Many investors have rushed to cut their exposure to riskier stocks and instead sought the relative safety of U.S. government bonds, which sent the yield on the 30-year Treasury bond to a record low this week.
The Dow Jones Industrial Average ended the week down 1.5%, despite a rally of more than 300 points, or 1.2%. The blue-chip index suffered its steepest loss of the year Wednesday following the disappointing overseas data and ominous signals from the bond market.

Gold ended lower, distancing itself from the more-than six-year high it settled at a day earlier, but the metal’s investment haven appeal contributed to a third weekly climb in a row.

Oil futures finished higher, helping to contribute to a weekly gain for the commodity, as traders weighed weakening demand against supply uncertainties linked to the Middle East and OPEC production.
West Texas Intermediate crude for September delivery rose 40 cents, or 0.7%, to settle at $54.87 a barrel after trading as high as $55.67 during the session on the New York Mercantile Exchange. October Brent crude added 41 cents, or 0.7%, to $58.64 a barrel on ICE Futures Europe.

The ICE U.S. dollar index was little changed near two-year highs seen earlier this month.
The ICE Dollar Index, which tracks the dollar against a basket of six major currencies, stands near its highest level in more than two years and is up around 11% from its 2018 lows.
The WSJ Dollar Index recently was up 0.03% at 91.17.

In Europe, stocks were on the rise, with the pan-European Stoxx Europe 600 adding 1.3%.
The Stoxx Europe 600 index was down 1.93 points, or 0.52%, this week to 369.63.
London shares closed higher, as the FTSE 100 capped two days of heavy losses thanks to consumer-stock gains. London’s blue-chip index rose 0.7% to 7117.15, but still ended the week down 1.9%.
The French CAC was up 63.86 points, or 1.22%, on the day and ended the week 0.51% lower at 5300.79. The German DAX was up 150.07 points, or 1.31%, on the day and DAX ended the week 1.12% lower at 11562.74.

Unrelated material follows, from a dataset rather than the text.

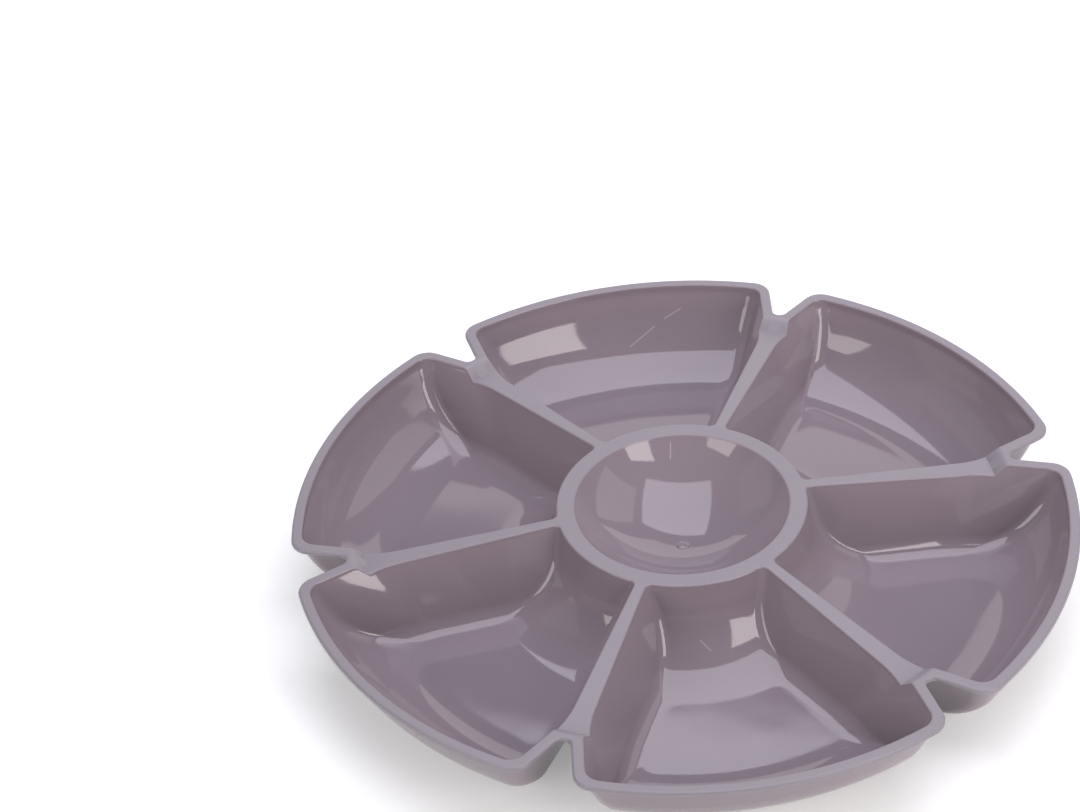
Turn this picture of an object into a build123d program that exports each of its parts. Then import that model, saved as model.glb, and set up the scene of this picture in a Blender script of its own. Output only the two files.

In Asia, Hong Kong’s Hang Seng gained 1%, stocks in Shanghai rose 0.3% and Japan’s Nikkei edged up 0.1%.
The Nikkei Stock Average ended up 0.1% at 20418.81 as some gains for consumer-demand stocks narrowly offset losses in financial and auto stocks. Daiwa House Industry was up 5.1% and Suntory Beverage & Food rose 2.0% while Japan Post Insurance lost 0.6% and Mitsubishi Motors dropped 1.4%.
Hong Kong’s Hang Seng Index closed up 0.9% at 25734.22, led higher primarily by property and consumer-goods companies. New World Development and CK Asset Holdings closed up 6.3% and 4.1% respectively, while knitwear maker Shenzhou International Group added 4.8%. The HSI fell 1.5% during the busy earnings week, as worries over economic growth and social unrest in Hong Kong spooked investors.
Meanwhile, Malaysia’s stock index closed slightly lower, but not without a better afternoon session on the release of stronger-than-expected 2Q GDP data. The Kuala Lumpur Composite Index closed 0.07% lower at 1599.22, and market breadth was positive, with gainers beating losers 390 to 325. The KLCI dropped almost 1.0% on the week, not helped by the escalation of the U.S.-China trade war. Investors will next watch for Malaysia’s corporate-earnings season, which picks up next week.
Singapore shares closed lower, weighed by banks and commodity suppliers. The FTSE Straits Times Index closes 0.4% lower at 3115.03.
India’s benchmark BSE Sensex closed slightly higher on a mixed day for Asian markets. The benchmark closed 0.1% higher at 37350.33, rising for the second consecutive day as investors continued to pick some recently-beaten blue-chips.
And South Korea’s Kospi fell 0.6% to 1927.17, down for the fourth-straight week.
Concerns about a global recession dragged the benchmark stock index down to a session low of 1911.72, but hopes for an easing of U.S.-China trade tensions capped and pared early losses.